I know this aint a Python board but I figured you guys should be able to solve this as well.
I am trying to build a code that downloads all PDF files from a given website for me. Searching off google, I found this:
(it's a pastebin url) /ABxnkqA7
It seemed to work for a lot of people, but the only thing I am getting are errors.
Can anyone help with this? I am kinda new to programming..
Just use wget, curl and a bit of regexp.
>>57947081
Thanks a lot, will try.
But it would still be nice to know what's wrong with the code tho.
>>57946887
>but the only thing I am getting are errors.

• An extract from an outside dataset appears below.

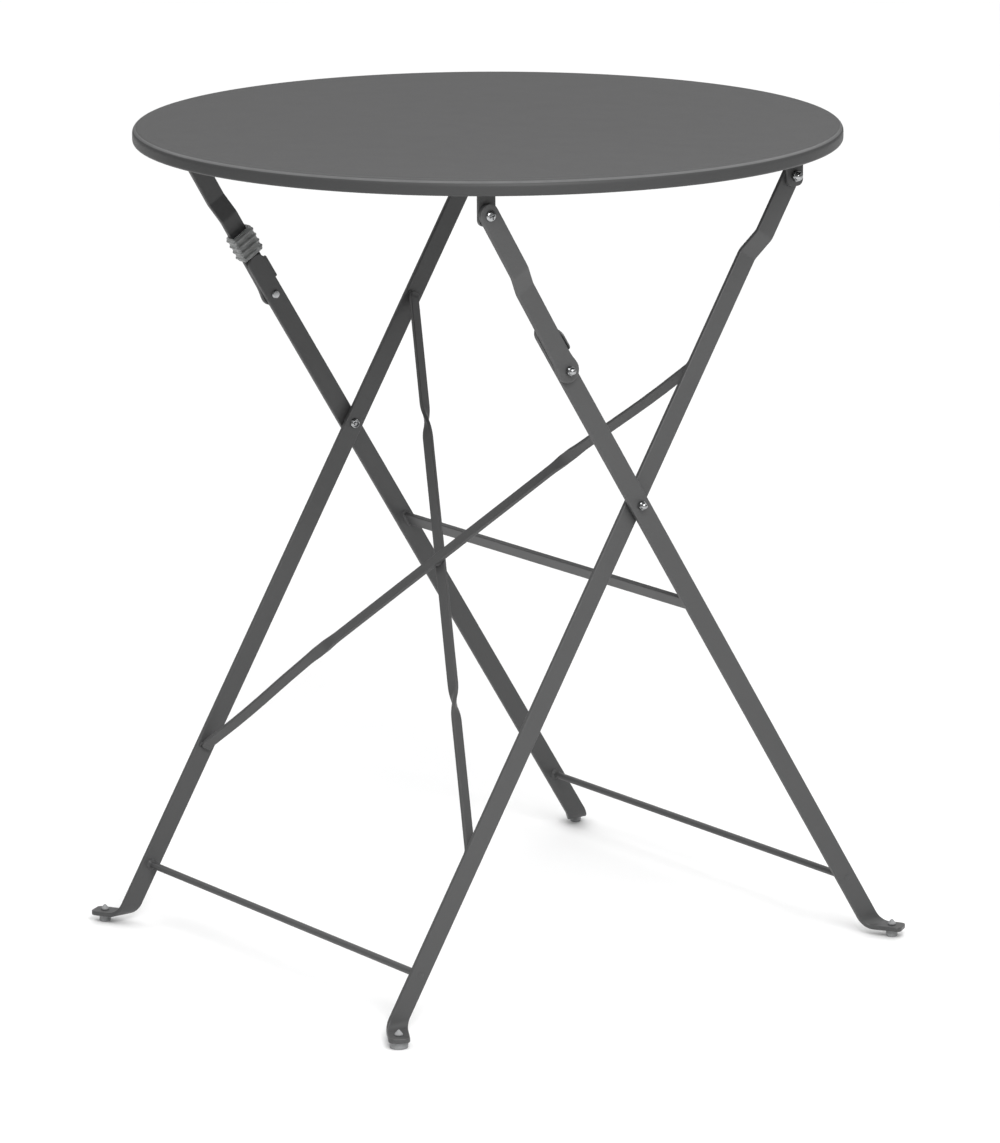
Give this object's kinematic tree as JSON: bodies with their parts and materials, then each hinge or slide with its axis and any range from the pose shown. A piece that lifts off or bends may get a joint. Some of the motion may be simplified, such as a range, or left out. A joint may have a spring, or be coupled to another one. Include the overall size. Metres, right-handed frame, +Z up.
{
  "type": "folding bistro table",
  "caption": "Round metal table on a scissor frame of flat bars, with jointed upper links, crossed braces, splayed foot plates and a sliding lock clip; folds short of flat.",
  "frame": {"origin": "on the floor under the middle of the round top", "axes": "+Z up; +X along the pivot axes, towards the side without the clip; +Y towards the end where the inner frame's legs meet the top"},
  "size_m": [0.6, 0.6, 0.71],
  "materials": {
    "top_coat": "anthracite powder coat, fine satin texture",
    "frame_coat": "anthracite powder coat, fine satin texture",
    "bright_zinc": "bright zinc-plated fasteners",
    "clear_nylon": "translucent natural nylon",
    "grey_glide": "grey moulded plastic"
  },
  "bodies": {
    "inner_frame": {"brace_front": "frame_coat", "brace_rear": "frame_coat", "cross_bolt_left": "bright_zinc", "cross_bolt_right": "bright_zinc", "cross_nut_left": "bright_zinc", "cross_nut_right": "bright_zinc", "cross_washer_left": "bright_zinc", "cross_washer_right": "bright_zinc", "inner_foot_rod": "frame_coat", "inner_glide_left": "grey_glide", "inner_glide_right": "grey_glide", "inner_leg_left": "frame_coat", "inner_leg_right": "frame_coat", "top_bolt_left": "bright_zinc", "top_bolt_right": "bright_zinc"},
    "outer_frame": {"knee_bolt_left": "bright_zinc", "knee_bolt_right": "bright_zinc", "knee_nut_left": "bright_zinc", "knee_nut_right": "bright_zinc", "outer_crossbar": "frame_coat", "outer_foot_rod": "frame_coat", "outer_glide_left": "grey_glide", "outer_glide_right": "grey_glide", "outer_leg_left": "frame_coat", "outer_leg_right": "frame_coat"},
    "link_left": {"link_nut_left": "bright_zinc", "link_screw_left": "bright_zinc", "upper_link_left": "frame_coat"},
    "link_right": {"link_nut_right": "bright_zinc", "link_screw_right": "bright_zinc", "upper_link_right": "frame_coat"},
    "top": {"leg_bracket_left": "frame_coat", "leg_bracket_right": "frame_coat", "link_bracket_left": "frame_coat", "link_bracket_right": "frame_coat", "table_top": "top_coat", "top_nut_left": "bright_zinc", "top_nut_right": "bright_zinc", "top_rail_left": "frame_coat", "top_rail_right": "frame_coat"},
    "lock_clip": {"lock_clip": "clear_nylon"}
  },
  "joints": [
    {"name": "frame_fold", "type": "hinge", "parent": "inner_frame", "child": "outer_frame", "pos_m": [0, 0, 0.417], "axis": [-1, 0, 0], "range_deg": [0, 55]},
    {"name": "knee_left_fold", "type": "hinge", "parent": "outer_frame", "child": "link_left", "pos_m": [0, -0.07769, 0.54061], "axis": [1, 0, 0], "range_deg": [0, 148.7]},
    {"name": "knee_right_fold", "type": "hinge", "parent": "outer_frame", "child": "link_right", "pos_m": [0, -0.07769, 0.54061], "axis": [1, 0, 0], "range_deg": [0, 148.7]},
    {"name": "top_fold", "type": "hinge", "parent": "link_right", "child": "top", "pos_m": [0, -0.1605, 0.6775], "axis": [-1, 0, 0], "range_deg": [0, 50.6]},
    {"name": "clip_slide", "type": "slide", "parent": "link_left", "child": "lock_clip", "axis": [0, -0.5176, 0.8556], "range_m": [0, 0.014]}
  ],
  "couplings": [
    {"joint": "knee_left_fold", "follows": "frame_fold", "ratio": 2.7034},
    {"joint": "knee_right_fold", "follows": "frame_fold", "ratio": 2.7034},
    {"joint": "top_fold", "follows": "frame_fold", "ratio": 0.9192}
  ]
}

The errors you have shown are non-existing. Just try again. The errors are seemingly not real, I have not seen any.
>>57947134
I tried serveral times with different URLS and different directories. Every single time it tells me that basename () only takes 1 argument (2 given).
>>57947167
well... Put the whole pastebin link here and I will look at it. "(it's a pastebin url) /ABxnkqA7" is not a real functioning adress
>>57947167
Show the proper error you idiot, what line, what are you trying to run?
>>57947188
I can't cause 4chan won't let me post it. If you put the "/ABxnkqA7" part after the basic pastebin Url, it should work.
>>57947200
The whole script is in the pastebin url. My error is basically this:
[*] Downloading: fulltext.pdf
Traceback (most recent call last):
File "ALL_PDF_2.py", line 35, in <module>
f = open(download_path + "\\" + os.path.basename(tag['href'], "wb"))
TypeError: basename() takes exactly 1 argument (2 given)
I executed the script with: python ALL_PDF_2.py and put the URL and the directory in through the raw input contained in the script.
>python
lmfao
>>57947188
http://pastebin.com/ABxnkqA7
>I can't cause 4chan won't let me post it.
Is this something new? Have seen tons of pastebins here.
>>57947272
Looks like you have the wrong version of Python. Are you using python 3? Because this is Python 2 code. (Easiest way to see this is by looking in the print statements, they do not have parantheses)
the os.path.basename() might take 2 arguments in python 2. In any case you have the wrong version.
Install python 2 and if you have both python 3 and python 2 installed then run python 2 with
$py -2 -m ALL_PDF_2.py
(I don't think -m is strictly necessary because it does not have any relative imports, but often good practice)
>>57947378
I am using only python 2,7 so this can't really be the problem. Maybe the script is from an older version of python 2? Could that be it? If so, how would I get an older version of python without fucking up the most recent one?
And somehow it only wouldn't let me post the pastebin link in the thread itself, a post containing the url seems fine.
install gentoo
>>57946887
>Can anyone help with this? I am kinda new to programming..
no youre not
if you cant read line 35
> f = open(download_path + "\\" + os.path.basename(tag['href'], "wb"))
and the doc page for python 2 on open() and os.path()
and realize its a paranthesis that is out of place..
whats that "wb" hummm?
you should have just asked this to whoever gave you the link, so they could fix the code
>>57947523
So why the hell did it work for other people?
>>57947523
>gentoo
I am using windows 8 btw.
>>57947523
>>57947378
Anyways, thanks a lot guys I fixed it now.